First, John Doman, who played acting Police Commissioner William Rawls on "The Wire," brought that wonderful sneer to the role of corrupt industrialist Walter Kendrick, who'll stop at nothing to pollute his beloved West Virginia.

Doman, a native Philadelphian (and graduate of Northeast Catholic and Penn), isn't as scary, though, as the "Damages" character played by another "Wire" alum, Clarke Peters. Peters, who's also appeared this season on ABC's "Life on Mars," was known on HBO as Detective Lester Freamon, the guy who kept "the wire" up and running.

Meanwhile, a recent episode of Fox's "Bones" appeared to be going along with the typecasting of Deirdre Lovejoy, who played assistant state's attorney Rhonda Pearlman on "The Wire" and guest-starred in a similar capacity on ABC's "Eli Stone."

But, no, her assistant U.S. attorney character turned out to be a serial killer, the Gravedigger, whom the "Bones" team first encountered in Season 2.

Which would seem pretty original if it weren't beginning to appear that nearly everyone on "Bones" is only a season or two away from being outed as a serial killer with a cool nickname.

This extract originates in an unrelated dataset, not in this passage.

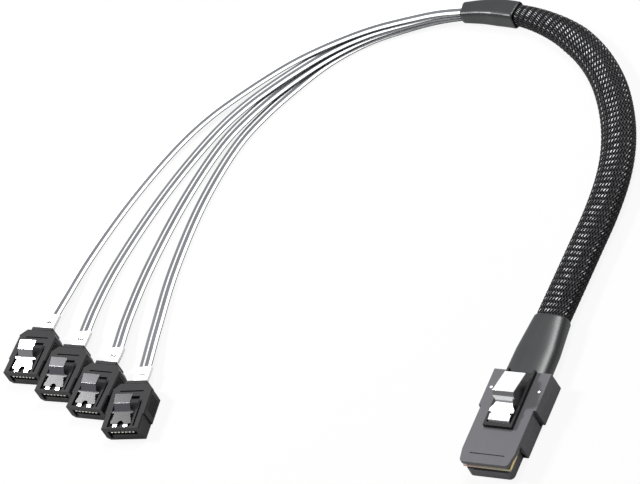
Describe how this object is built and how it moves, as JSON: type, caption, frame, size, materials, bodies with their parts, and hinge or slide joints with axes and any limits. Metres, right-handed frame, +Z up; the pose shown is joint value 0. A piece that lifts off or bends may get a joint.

_ Until the other night, I'd probably have considered Max Gregson, the character John Corbett plays on Showtime's "The United States of Tara," TV's most understanding husband.

But that's only because I'd forgotten Joe Dubois (Jake Weber) of NBC's "Medium."

Sure, Max is pretty cool, what with putting up with his wife, Tara (Toni Collette), and the often-annoying alternate personalities who sublet her body.

But Joe - Joe hasn't had a night's sleep in years, thanks to his wife, Allison (Patricia Arquette), and her tendency to wake him at 3 a.m. with premonitions of murder and mayhem.

This week, he caught her, apparently in the grip of one of her visions, building a fertilizer bomb in the garage.

And, OK, he did lose his temper there for a moment, what with her working on a weapon of mass destruction with their three daughters a few feet away.

But then he helped her return the piles and piles of fertilizer to the home center.